The library and associated API were first released as a beta version several months ago and allow researchers to access near-real-time data about pages, posts, groups, and events on Facebook and creator and business accounts on Instagram, as well as the associated numbers of reactions, shares, comments, and post view counts. While all this data is publicly available—as in, anyone can see public posts, reactions, and comments on Facebook—the new library makes it easier for researchers to search and analyze this content at scale.

Meta says that to protect user privacy, this data will be accessible only through a virtual “clean room” and not downloadable. And access will be limited to approved researchers, who will be required to apply via an independent third-party organization.

In addition to the new library and API, Meta announced new partnerships to expand on research from 2022 on the connections between social networks and economic mobility.

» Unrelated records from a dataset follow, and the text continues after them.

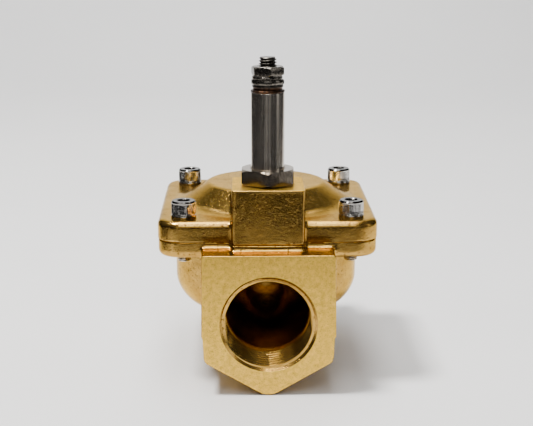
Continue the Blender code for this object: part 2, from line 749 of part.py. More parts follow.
# ---- assembly ------------------------------------------------------------------------------
def main():
    clear_scene()
    materials = make_materials()
    make_body(materials["brass"])
    make_bonnet(materials["bonnet_brass"])
    make_diaphragm_group(materials)
    make_seals_and_seat(materials)
    make_tube(materials["stainless"])
    make_base_nut(materials["stainless"])
    make_core(materials)
    make_plunger_group(materials)
    make_coil_fasteners(materials["dark_steel"])
    make_fasteners(materials)
    bpy.context.view_layer.update()


main()
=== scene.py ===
"""Looks of the brass solenoid valve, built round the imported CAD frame.

Lengths here are in millimetres until a mesh is made. The flow runs along Y, the outlet faces -Y.
"""
from math import atan2, cos, pi, radians, sin, sqrt, tan

import bmesh
import bpy
import numpy as np
from mathutils import Matrix, Vector


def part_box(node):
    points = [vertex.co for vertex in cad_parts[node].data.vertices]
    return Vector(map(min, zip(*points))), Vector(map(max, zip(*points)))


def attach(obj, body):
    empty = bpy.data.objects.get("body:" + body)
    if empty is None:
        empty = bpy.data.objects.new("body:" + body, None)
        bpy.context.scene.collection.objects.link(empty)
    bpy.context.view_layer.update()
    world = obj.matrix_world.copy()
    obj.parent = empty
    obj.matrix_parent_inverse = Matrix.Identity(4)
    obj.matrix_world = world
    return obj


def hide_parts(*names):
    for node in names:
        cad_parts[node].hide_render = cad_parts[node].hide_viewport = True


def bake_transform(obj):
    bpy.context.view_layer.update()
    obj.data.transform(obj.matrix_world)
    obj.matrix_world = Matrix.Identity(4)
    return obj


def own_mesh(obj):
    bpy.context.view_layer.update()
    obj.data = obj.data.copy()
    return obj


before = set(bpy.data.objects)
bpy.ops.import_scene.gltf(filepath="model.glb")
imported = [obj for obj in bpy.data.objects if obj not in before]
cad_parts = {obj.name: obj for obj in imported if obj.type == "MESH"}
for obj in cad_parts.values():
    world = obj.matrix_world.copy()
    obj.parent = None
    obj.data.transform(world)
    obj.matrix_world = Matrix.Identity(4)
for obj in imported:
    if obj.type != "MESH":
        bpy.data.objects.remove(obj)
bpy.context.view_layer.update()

MM = 0.001
HOUSING = "valve_housing"
DIAPHRAGM_BODY = "diaphragm_assembly"
PLUNGER_BODY = "plunger_assembly"
SCREW_NAMES = ("front_left", "front_right", "rear_left", "rear_right")


# ---- sizes, read from the frame ----
def node_box(node):
    low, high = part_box(node)
    return low / MM, high / MM


def middle(node):
    low, high = node_box(node)
    return (low + high) / 2


BODY_HIGH = node_box("valve_body")[1]
BONNET_LOW, BONNET_HIGH = node_box("bonnet")
HALF_LENGTH = BODY_HIGH.y
BODY_HALF = BODY_HIGH.x
JOINT_Z = BODY_HIGH.z
BONNET_HALF = BONNET_HIGH.x
BONNET_BOTTOM = JOINT_Z + 0.04
BOSS_TOP = BONNET_HIGH.z
BOSS_FRONT = BONNET_LOW.y
BOSS_Y = middle("armature_tube").y
BOSS_AXIS = (0.0, BOSS_Y)
BOSS_HALF_X = 12.6
BOSS_HALF_Y = BOSS_Y - BOSS_FRONT
CORNER_R = 8.0

PORT_AXIS = 25.4
BLOCK_TOP = 49.85
FLANGE_BOTTOM = 46.0
BONNET_TOP = 59.1
DOME_TOP = 66.15
DOME_TOP_R = 21.5
DOME_FOOT_R = 31.9
PORT_HALF_WIDTH = 23.0
BLOCK_REAR = 26.0
BARREL_R = 19.5
BOWL_R = 33.8
BORE_R = 14.5
ELBOW_R = 15.0
SEAT_BORE_R = 13.0
SEAT_OUTER_R = 15.8
SEAT_Z = 42.1
CHAMBER_R = 29.3
RECESS_R = 34.6

THREAD_MINOR_R = 15.15
THREAD_MAJOR_R = 16.5
THREAD_PITCH = 2.309
THREAD_DEPTH = 16.3
MOUTH_R = 16.95
MOUTH_CHAMFER = 0.95

PILOT_HOLE_Y = -39.0
TUBE_BORE_R = 5.05
TUBE_R = 5.8
COLLAR_R = 6.7
GLAND_R = 7.15
STUD_PITCH = 1.0
STUD_BORE_R = 3.2
PLATE_BORE_R = 3.2
CORE_R = 4.75
CORD_STEPS = 20


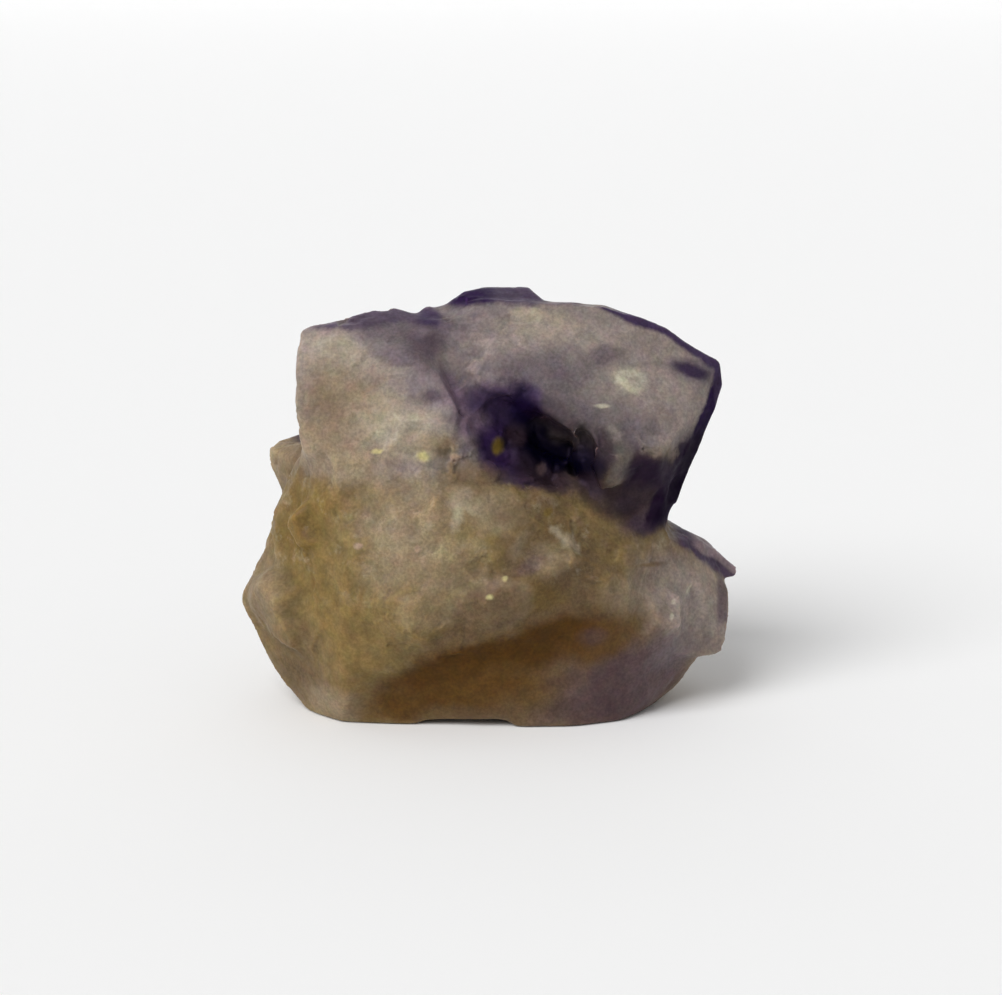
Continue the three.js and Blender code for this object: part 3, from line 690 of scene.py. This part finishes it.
level = height + across * 0.12 - deep * 0.1
behind = deep.rise(1, 7) * across.rise(-34, -29)
patchy = cloud(11.0, 3.0, 0.55, 15.0).rise(0.34, 0.56)
side = (0.915, -0.155, -0.373)
side_point = (33.8, -2, 44.7)
inwards = depth_under(side, side_point, ripple)
side_skin = skin(side, side_point, 1.5, 0.3, quiver) * up.rise(29, 32)
low_skin = skin(side, side_point, 2.6, 0.5, ripple) * up.rise(47, 42.5) * up.rise(29, 32)
crest_skin = skin((0, 0, 1), (0, 0, 66.8), 2.1, 0.6, quiver)
crest_slope = skin((-0.6, 0, 0.8), (-4, 2, 66), 1.5, 0.4, quiver) * across.rise(-10, -7)
ledge_point = (36, 2, 24.6)
ledge_side = across.rise(27, 31) * up.rise(34, 32)
outer_ledge = across.rise(31.5, 33.5) * up.rise(34, 32)
for paint, share in (
    (deep_purple, band(level, 37.0, 1.8, 0.5, 4.0) * behind * patchy.rise(0, 1, 0.35, 1.0)),
    (purple, band(level, 29.5, 0.4, 0.4, 2.2) * behind * patchy * 0.7),
    (purple, band(level, 44.5, 0.5, 0.4, 1.4) * behind * patchy * 0.6),
    (purple, band(inwards, 5.0, 0.6, 1.5, 0.5) * behind * up.rise(30, 34) * 0.7),
    (purple, skin((0.397, 0, 0.918), (21.5, -2.5, 63.4), 1.0, 0.4, quiver) * across.rise(16, 18)),
    (purple, skin((0.6, 0, 0.8), (31.5, -0.5, 58.1), 0.85, 0.4, quiver) * across.rise(24, 27)),
    (deep_purple, side_skin),
    (deep_plum, low_skin),
    (purple, skin((1, 0, 0.05), (36.5, 0, 53), 1.1, 0.3, quiver) * up.rise(42, 46)),
    (ink, skin(side, side_point, 1.4, 0.8, quiver) * up.rise(50, 40, 0.2, 0.6) * up.rise(29, 32)),
    (purple, crest_slope * up.rise(63.2, 65)),
    (purple, crest_skin * 0.9),
    (deep_purple, crest_skin * across.rise(2, -1)),
    (purple, skin((0, -0.2, 1), (-20, -1, 63.6), 1.1, 0.4, quiver) * across.rise(-7, -10) * 0.7),
    (purple, skin((0.68, 0, 0.73), ledge_point, 2.5, 0.4, quiver) * ledge_side * 0.9),
    (rosy_grey, skin((0.61, 0, 0.79), ledge_point, 1.45, 0.3, quiver) * outer_ledge * 0.85),
    (purple, band(across, 37.3, 0.6, 0.5, 0.7) * deep.rise(2, 0) * band(up, 17, 2.5, 2, 2) * 0.55),
):
    base = paint.over(base, share)


# The grain: each facet has its own tone, with clouds. Ridges are paler, as wear, and recesses are
# darker, as painted shade.
def attribute(name):
    """A value that the mesh carries at its points."""
    return shade.node("ShaderNodeAttribute", {"attribute_name": name}, {}, 2)


tone = cloud(2.2, 4.0, 0.65, 5.0).rise(0.3, 0.7, 0.86, 1.14)
tone = tone * cloud(0.5, 2.0, 0.6, 6.0).rise(0.3, 0.7, 0.85, 1.15)
tone = tone * attribute("proud").rise(-0.3, 0.3, 0.84, 1.13)
tone = tone * attribute("large_facet").rise(0, 1, 0.95, 1.05)
tone = tone * attribute("small_facet").rise(0, 1, 0.96, 1.04)
# Each grain's colour strays by up to an eighth either way.
hues = shade.node("ShaderNodeTexNoise", {}, {"Vector": place, "Scale": 1 / 1.8, "Detail": 3.0}, 1)
base = base.vector("MULTIPLY", hues.scaled(0.24).vector("ADD", (0.88, 0.88, 0.88)))
base = base.scaled(tone)

# The small facets shine more or less, and the dark side skin is duller than the rest.
roughness = cloud(1.4, 3.0, 0.6, 9.0).rise(0.3, 0.7, 0.4, 0.62)
roughness = roughness - attribute("small_facet").rise(0.8, 1, 0, 0.12)
roughness = roughness + side_skin * 0.3

# Fluorite bends light little and shines softly, and light goes a short way into it.
surface.inputs["IOR"].default_value = 1.434
surface.inputs["Specular IOR Level"].default_value = 0.15
surface.inputs["Specular Tint"].default_value = (0.75, 0.55, 1.0, 1)
surface.inputs["Subsurface Weight"].default_value = 0.8
surface.inputs["Subsurface Radius"].default_value = (1.0, 0.8, 0.6)
surface.inputs["Subsurface Scale"].default_value = 0.0025
tree.links.new(base.socket, surface.inputs["Base Color"])
tree.links.new(roughness.socket, surface.inputs["Roughness"])
fine.materials.clear()
fine.materials.append(fluorite)

low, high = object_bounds()
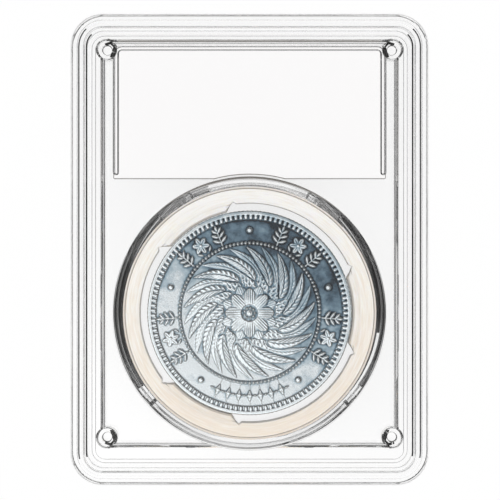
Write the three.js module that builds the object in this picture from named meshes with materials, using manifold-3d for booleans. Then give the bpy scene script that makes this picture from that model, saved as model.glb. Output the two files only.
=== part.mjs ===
import * as THREE from "three";
import { mergeVertices } from "three/addons/utils/BufferGeometryUtils.js";
import Module from "manifold-3d";

// Coin slab holder, lying on its back. Two clear moulded shells snap together around a soft ring,
// which grips the coin with three prongs, and around a label card. Millimetres, +Z out of the front
// window, +Y towards the label end, origin under the middle of the back.

// The coin
const coinDiameter = 38.1;
const coinThickness = 2.6;
const coinRimWidth = 0.8;
const coinFieldDepth = 0.15;
const coinEdgeRound = 0.2;
const beadCircleRadius = 13.0;
const beadCircleWidth = 0.5;
const reliefHeight = 0.1;
const reliefRoot = 0.2;
const petalCount = 8;
const petalLength = 8.6;
const petalWidth = 3.4;
const petalStart = 2.6;
const budRadius = 2.2;
const dotCount = 5;
const dotRadius = 0.6;
const dotCircleRadius = 15.4;

// The soft ring and its prongs
const prongClearance = 0.1;
const ringReach = 1.35;
const ringFlatWidth = 2.5;
const ringBevelRun = 1.8;
const ringEndGap = 0.1;
const prongCount = 3;
const prongSpan = 44;
const prongBlend = 5;
const prongTurn = 1.5;
const prongHeight = 2.8;
const prongRoot = 0.6;

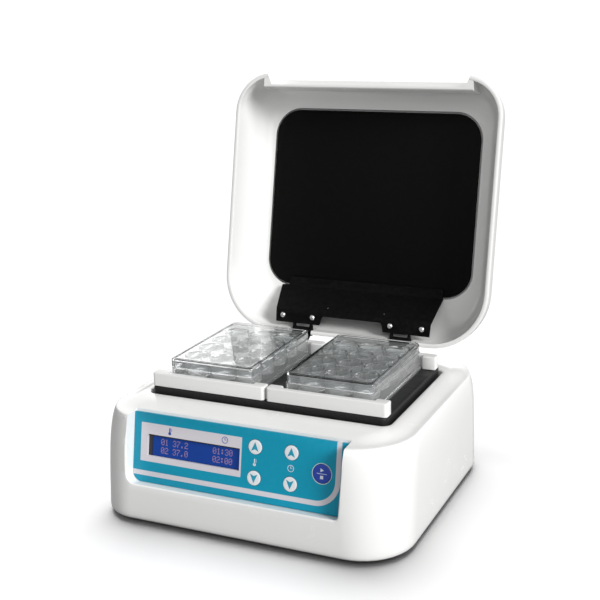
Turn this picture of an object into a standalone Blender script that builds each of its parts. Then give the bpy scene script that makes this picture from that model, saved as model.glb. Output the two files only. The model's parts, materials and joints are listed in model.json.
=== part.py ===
"""Heated orbital shaker for two microplates, with a hinged heated lid.

Units are metres and +Z is up. The bench is z = 0 and the control panel faces -Y. The lid is
drawn shut, in a frame on its hinge axis, and that frame is then turned to hold it open. At the
end everything is shifted along Y, so that the origin is the centre of the object's footprint.
"""
import math

import bmesh
import bpy
from mathutils import Vector

# ---------------------------------------------------------------- driving sizes, metres
GAP = 0.0003                 # clearance between pieces that touch
SMOOTH_ANGLE = 34.0          # degrees: edges sharper than this stay crisp

# Microplates and their covers
PLATE_WIDTH = 0.08548        # standard footprint
PLATE_LENGTH = 0.12776
PLATE_HEIGHT = 0.0234
PLATE_CORNER = 0.0032
PLATE_FLANGE = 0.0026        # height of the wide foot of the plate
PLATE_STEP = 0.0014          # how far the plate's wall stands in from its foot
WELL_COLUMNS = 3
WELL_ROWS = 4
WELL_PITCH = 0.026
WELL_RADIUS = 0.011
WELL_DEPTH = 0.0185
COVER_WALL = 0.0013
COVER_FIT = 0.0005           # slack between a cover and its plate
COVER_HEIGHT = 0.0080
COVER_TOP = 0.0014
PLATE_LIFT = 0.080

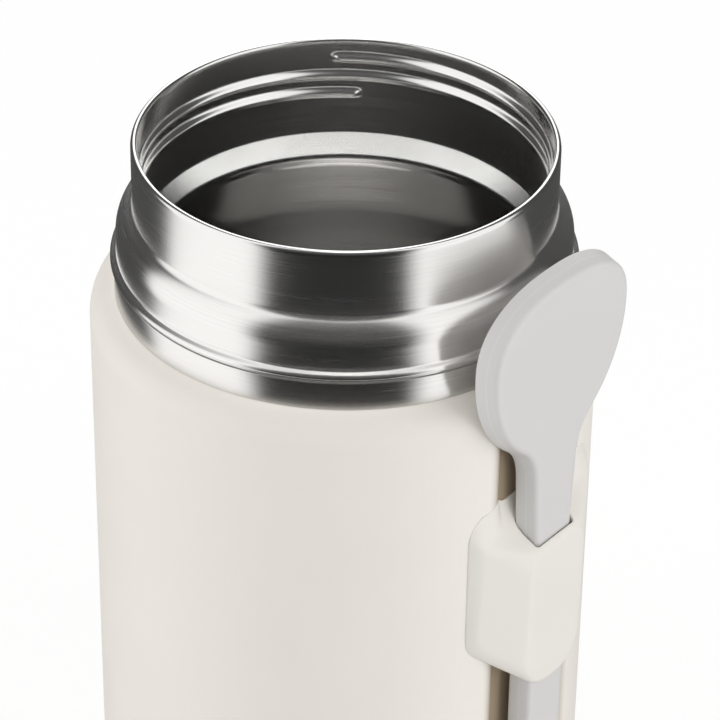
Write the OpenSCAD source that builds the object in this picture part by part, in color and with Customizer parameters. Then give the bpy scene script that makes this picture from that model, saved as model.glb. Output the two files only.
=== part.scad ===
// Insulated food jar, open, with a spoon carried in a channel on its side.
// Origin: centre of the underside. +Z is up, +X points at the spoon. Millimetres.

/* [Painted shell] */
// Outside diameter of the painted shell
body_d = 100; // [88:0.5:112]
// Height of the painted shell's top edge above the floor
shell_top_z = 128; // [115:0.5:145]
// Sheet thickness of the shell
shell_t = 0.6; // [0.4:0.05:0.9]
// Radius of the round shoulder at the top of the shell
shoulder_r = 6; // [5:0.25:8]
// How far the shell stands out past the neck's lowest band
body_step = 4.97; // [4.3:0.01:5.6]
// Radius of the bottom edge
foot_r = 3; // [2:0.25:4]
// Width of the flat rim that is turned in under the shell
foot_rim_w = 3; // [2:0.25:5]

/* [Neck ring] */
// Height of the bare steel neck above the shell
neck_h = 32; // [28:0.5:38]
// How far the collar below the neck's shoulder stands out past the upper neck
neck_step = 3.3; // [2.8:0.1:3.8]
// Sheet thickness of the neck ring
neck_t = 0.5; // [0.35:0.05:0.7]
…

The announcements come just days after The Information reported that the company was disbanding its Responsible AI team and distributing researchers throughout other parts of the organization, sparking skepticism about its commitment to user safety. Clegg had no comment on the restructuring of the AI team.

Hopes for “meaningful” research

Researchers have had a fraught relationship with social media companies in the past, particularly when it comes to accessing data that platforms might not want public. (In 2021, for instance, Facebook sent a cease-and-desist letter to researchers at New York University’s Transparency Project, which was investigating political ad targeting on the platform through web scraping, which the company said violated user privacy.)

Clegg said he wants the product to enable research that, first and foremost, is “meaningful,” and he highlighted the current lack of consensus among researchers about the exact impacts of social media—research that has undoubtedly been made more difficult by the lack of public data from social media companies.

The new library is primarily a database that can be accessed either through a web interface similar to a search engine or through an API where researchers can code their own queries to return large amounts of data. Researchers could, for example, ask to see all public posts in English about generative AI on February 14, 2023, sorted by most viewed to least viewed.

Recent moves by regulators, particularly in the European Union, may have pushed Meta’s hand with mandates for greater transparency. The EU’s Digital Services Act (DSA), which went into effect in August, requires that big platforms the size of Meta provide access to real-time data for researchers investigating “the detection, identification, and understanding of systemic risks in the Union.” Other regulatory efforts in Australia, Brazil, the US, and elsewhere have attempted to mimic these requirements. In what’s known as the Brussels effect, tech companies often comply with the strictest standards, usually set by the EU, in every country they operate to avoid fragmentation in their products.

Policy efforts have struggled to balance demands for greater transparency with concerns about privacy protections. Clegg said that Meta has attempted to strike such a balance, in part through the application process.

Researchers looking to access the Content Library and API have to submit information about their institution and research questions to the Inter-university Consortium for Political and Social Research, an independent organization at the University of Michigan. Meta says the screening is primarily intended to provide a security check about the groups using the data and their financial interests, not to scrutinize the research questions.

The application process, though, has already raised some eyebrows. Smitha Milli, a postdoctoral researcher at Cornell Tech who studies the impact of social media, says, “My main question is, Why isn’t this accessible to everyone?”—especially since the library only contains publicly available data. Milli adds that it’s important to consider the amount of time the application process will add to the research cycle, saying it could be “super limiting.”

(Meta said access to the Content Library was limited to protect user privacy: “There’s a big difference between data being publicly available on the platform versus being able to access it programmatically in a way where you can get access to a large volume of that data,” said Kiran Jagadeesh, a Meta product manager.)

Milli notes that researchers really want access to information about how recommendation algorithms work and what people are seeing on their individual feeds, as well as ways to run experiments on the platforms. It’s not clear how the latest product will make progress on those fronts, though Clegg said researchers can pair the Content Library with other projects, like recommendation system cards, which combined will give “a much, much richer picture than was ever possible.”

Lena Frischlich, a professor at the Digital Democracy Centre at the University of Southern Denmark, tested the beta version of the Content Library and said her team found the access to multimedia content like reels on Instagram and events on Facebook particularly useful, as well as the new data it provides about view counts.

Frischlich also says that while the new product is “an important next step toward more transparency,” it is just a step. “Data access is still somehow restricted,” since not every country is included in the database and only researchers at qualifying academic or non-profit research institutions are granted access.

Clegg said he hopes that the new tool ultimately leads to better research about the role of social media in society, for multiple reasons. “I think there’s a sort of societal sense of responsibility here,” he said, “but also a self-interest in seeking to dispel some of the hyperbole that surrounds social media and to have the debate more grounded in fact.”

This story has been updated to clarify that non-profit research institutions and academic institutions may be granted access to the Content Library and API.